## Exercise objective
Can you write out all of the material below, word for word?

- - -

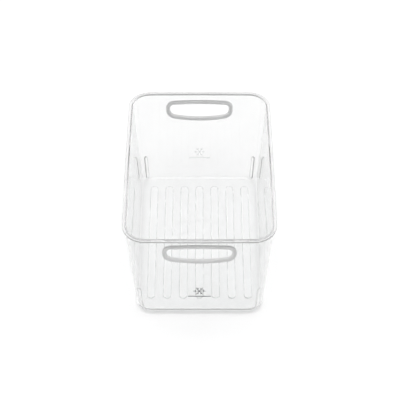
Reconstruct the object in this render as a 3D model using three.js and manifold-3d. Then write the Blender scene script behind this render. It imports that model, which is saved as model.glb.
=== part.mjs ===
// Clear fridge bin: one thin-walled moulded tub with a turned-out rim, and a soft grip ring
// snapped into the hand hole of each end wall. Millimetres, +Z up, +Y towards the rear end,
// origin at the centre of the footprint, on the surface that the bin stands on.

import * as THREE from 'three';
import { ParametricGeometry } from 'three/addons/geometries/ParametricGeometry.js';
import { mergeVertices } from 'three/addons/utils/BufferGeometryUtils.js';
import Module from 'manifold-3d';

const wasm = await Module();
wasm.setup();

// Driving dimensions.
const rimWidth = 210;
const rimLength = 310;
const height = 163;
const baseWidth = 182.6;
const wall = 2.2;
const rimReach = 3.6; // how far the rim stands out past the wall
const rimDepth = 3; // the rim's height
const baseCorner = 23.3; // plan radius of the corners at the foot
const topCorner = 26.9; // plan radius of the wall's corners under the rim
const footFillet = 12; // outside radius between base and walls
const floorFillet = 9; // inside radius between floor and walls
const bow = 1; // how far each side bulges at rim height

// What follows from them.
const wallTop = { x: rimWidth / 2 - rimReach, y: rimLength / 2 - rimReach };
const draft = (wallTop.x - baseWidth / 2) / height; // the same slope on all four walls
const foot = { x: baseWidth / 2, y: wallTop.y - draft * height };
const draftAngle = Math.atan(draft);

const toRadians = THREE.MathUtils.degToRad;

// ---- Solids -----------------------------------------------------------------------------

// A closed three.js geometry as a manifold solid, with triangles that closed up at a pole left out.
function solidOf(geometry) {
  const bare = geometry.index ? geometry.toNonIndexed() : geometry.clone();
  for (const name of Object.keys(bare.attributes)) {
    if (name !== 'position') bare.deleteAttribute(name);
  }
  const merged = mergeVertices(bare, 1e-3);
  const index = merged.index.array;
  const triangles = [];
  for (let i = 0; i < index.length; i += 3) {
    const [a, b, c] = [index[i], index[i + 1], index[i + 2]];
    if (a !== b && b !== c && c !== a) triangles.push(a, b, c);
  }
  return new wasm.Manifold(new wasm.Mesh({
    numProp: 3,
    vertProperties: new Float32Array(merged.attributes.position.array),
    triVerts: new Uint32Array(triangles),
  }));
}

function geometryOf(solid) {
  const mesh = solid.getMesh();
  const geometry = new THREE.BufferGeometry();
  geometry.setAttribute('position', new THREE.BufferAttribute(mesh.vertProperties, 3));
  geometry.setIndex(new THREE.BufferAttribute(mesh.triVerts, 1));
  geometry.computeVertexNormals();
  return geometry;
}

// A parametric surface over whole steps: point(i, j) for i of `around` and j of `along` steps.
function surface(around, along, point) {
  return new ParametricGeometry(
    (u, v, target) => target.copy(point(Math.round(u * around), Math.round(v * along))),
    around,
    along,
  );
}

// ---- Tub --------------------------------------------------------------------------------

// The outline of the wall's outside at a height, offset outwards: corners as arcs, sides bowed.
const cornerSteps = 8;
const sideSteps = 6;
const outlineSteps = 4 * (cornerSteps + sideSteps);

function bulge(x, y, z) {
  const share = bow * z / height;
  const across = THREE.MathUtils.clamp(Math.abs(x) / wallTop.x, 0, 1);
  const along = THREE.MathUtils.clamp(Math.abs(y) / wallTop.y, 0, 1);
  return new THREE.Vector3(
    x + Math.sign(x) * share * (1 - along ** 2) * across ** 2,
    y + Math.sign(y) * share * (1 - across ** 2) * along ** 2,
    z,
  );
}

function outlinePoint(step, z, offset) {
  const radius = THREE.MathUtils.lerp(baseCorner, topCorner, z / height) + offset;
  const halfX = foot.x + draft * z + offset;
  const halfY = foot.y + draft * z + offset;
  const perQuarter = cornerSteps + sideSteps;
  const quarter = Math.floor(step / perQuarter) % 4;
  const within = step % perQuarter;
  const signs = [[1, 1], [-1, 1], [-1, -1], [1, -1]];
  const arc = (q, share) => {
    const [sx, sy] = signs[q % 4];
    const angle = (q + share) * Math.PI / 2;
    return new THREE.Vector2(
      sx * (halfX - radius) + radius * Math.cos(angle),
      sy * (halfY - radius) + radius * Math.sin(angle),
    );
  };
  const flat = within <= cornerSteps
    ? arc(quarter, within / cornerSteps)
    : arc(quarter, 1).lerp(arc(quarter + 1, 0), (within - cornerSteps) / sideSteps);
  return bulge(flat.x, flat.y, z);
}

// The tub's section from the middle of the base, out, up, over the rim and back down to the
// middle of the floor. Each entry is [height, offset from the wall's outside]; a null offset
// is the middle itself.
function arcSection(centreZ, centreOffset, radius, fromDegrees, toDegrees, steps) {
  const points = [];
  for (let i = 0; i <= steps; i++) {
    const angle = toRadians(THREE.MathUtils.lerp(fromDegrees, toDegrees, i / steps));
    points.push([centreZ + radius * Math.sin(angle), centreOffset + radius * Math.cos(angle)]);
  }
  return points;
}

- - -

## Exercise answer
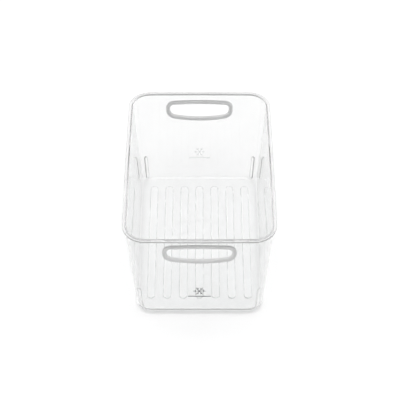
Reconstruct the object in this render as a 3D model using three.js and manifold-3d. Then write the Blender scene script behind this render. It imports that model, which is saved as model.glb.
=== part.mjs ===
// Clear fridge bin: one thin-walled moulded tub with a turned-out rim, and a soft grip ring
// snapped into the hand hole of each end wall. Millimetres, +Z up, +Y towards the rear end,
// origin at the centre of the footprint, on the surface that the bin stands on.

import * as THREE from 'three';
import { ParametricGeometry } from 'three/addons/geometries/ParametricGeometry.js';
import { mergeVertices } from 'three/addons/utils/BufferGeometryUtils.js';
import Module from 'manifold-3d';

const wasm = await Module();
wasm.setup();

// Driving dimensions.
const rimWidth = 210;
const rimLength = 310;
const height = 163;
const baseWidth = 182.6;
const wall = 2.2;
const rimReach = 3.6; // how far the rim stands out past the wall
const rimDepth = 3; // the rim's height
const baseCorner = 23.3; // plan radius of the corners at the foot
const topCorner = 26.9; // plan radius of the wall's corners under the rim
const footFillet = 12; // outside radius between base and walls
const floorFillet = 9; // inside radius between floor and walls
const bow = 1; // how far each side bulges at rim height

// What follows from them.
const wallTop = { x: rimWidth / 2 - rimReach, y: rimLength / 2 - rimReach };
const draft = (wallTop.x - baseWidth / 2) / height; // the same slope on all four walls
const foot = { x: baseWidth / 2, y: wallTop.y - draft * height };
const draftAngle = Math.atan(draft);

const toRadians = THREE.MathUtils.degToRad;

// ---- Solids -----------------------------------------------------------------------------

// A closed three.js geometry as a manifold solid, with triangles that closed up at a pole left out.
function solidOf(geometry) {
  const bare = geometry.index ? geometry.toNonIndexed() : geometry.clone();
  for (const name of Object.keys(bare.attributes)) {
    if (name !== 'position') bare.deleteAttribute(name);
  }
  const merged = mergeVertices(bare, 1e-3);
  const index = merged.index.array;
  const triangles = [];
  for (let i = 0; i < index.length; i += 3) {
    const [a, b, c] = [index[i], index[i + 1], index[i + 2]];
    if (a !== b && b !== c && c !== a) triangles.push(a, b, c);
  }
  return new wasm.Manifold(new wasm.Mesh({
    numProp: 3,
    vertProperties: new Float32Array(merged.attributes.position.array),
    triVerts: new Uint32Array(triangles),
  }));
}

function geometryOf(solid) {
  const mesh = solid.getMesh();
  const geometry = new THREE.BufferGeometry();
  geometry.setAttribute('position', new THREE.BufferAttribute(mesh.vertProperties, 3));
  geometry.setIndex(new THREE.BufferAttribute(mesh.triVerts, 1));
  geometry.computeVertexNormals();
  return geometry;
}

// A parametric surface over whole steps: point(i, j) for i of `around` and j of `along` steps.
function surface(around, along, point) {
  return new ParametricGeometry(
    (u, v, target) => target.copy(point(Math.round(u * around), Math.round(v * along))),
    around,
    along,
  );
}

// ---- Tub --------------------------------------------------------------------------------

// The outline of the wall's outside at a height, offset outwards: corners as arcs, sides bowed.
const cornerSteps = 8;
const sideSteps = 6;
const outlineSteps = 4 * (cornerSteps + sideSteps);

function bulge(x, y, z) {
  const share = bow * z / height;
  const across = THREE.MathUtils.clamp(Math.abs(x) / wallTop.x, 0, 1);
  const along = THREE.MathUtils.clamp(Math.abs(y) / wallTop.y, 0, 1);
  return new THREE.Vector3(
    x + Math.sign(x) * share * (1 - along ** 2) * across ** 2,
    y + Math.sign(y) * share * (1 - across ** 2) * along ** 2,
    z,
  );
}

function outlinePoint(step, z, offset) {
  const radius = THREE.MathUtils.lerp(baseCorner, topCorner, z / height) + offset;
  const halfX = foot.x + draft * z + offset;
  const halfY = foot.y + draft * z + offset;
  const perQuarter = cornerSteps + sideSteps;
  const quarter = Math.floor(step / perQuarter) % 4;
  const within = step % perQuarter;
  const signs = [[1, 1], [-1, 1], [-1, -1], [1, -1]];
  const arc = (q, share) => {
    const [sx, sy] = signs[q % 4];
    const angle = (q + share) * Math.PI / 2;
    return new THREE.Vector2(
      sx * (halfX - radius) + radius * Math.cos(angle),
      sy * (halfY - radius) + radius * Math.sin(angle),
    );
  };
  const flat = within <= cornerSteps
    ? arc(quarter, within / cornerSteps)
    : arc(quarter, 1).lerp(arc(quarter + 1, 0), (within - cornerSteps) / sideSteps);
  return bulge(flat.x, flat.y, z);
}

// The tub's section from the middle of the base, out, up, over the rim and back down to the
// middle of the floor. Each entry is [height, offset from the wall's outside]; a null offset
// is the middle itself.
function arcSection(centreZ, centreOffset, radius, fromDegrees, toDegrees, steps) {
  const points = [];
  for (let i = 0; i <= steps; i++) {
    const angle = toRadians(THREE.MathUtils.lerp(fromDegrees, toDegrees, i / steps));
    points.push([centreZ + radius * Math.sin(angle), centreOffset + radius * Math.cos(angle)]);
  }
  return points;
}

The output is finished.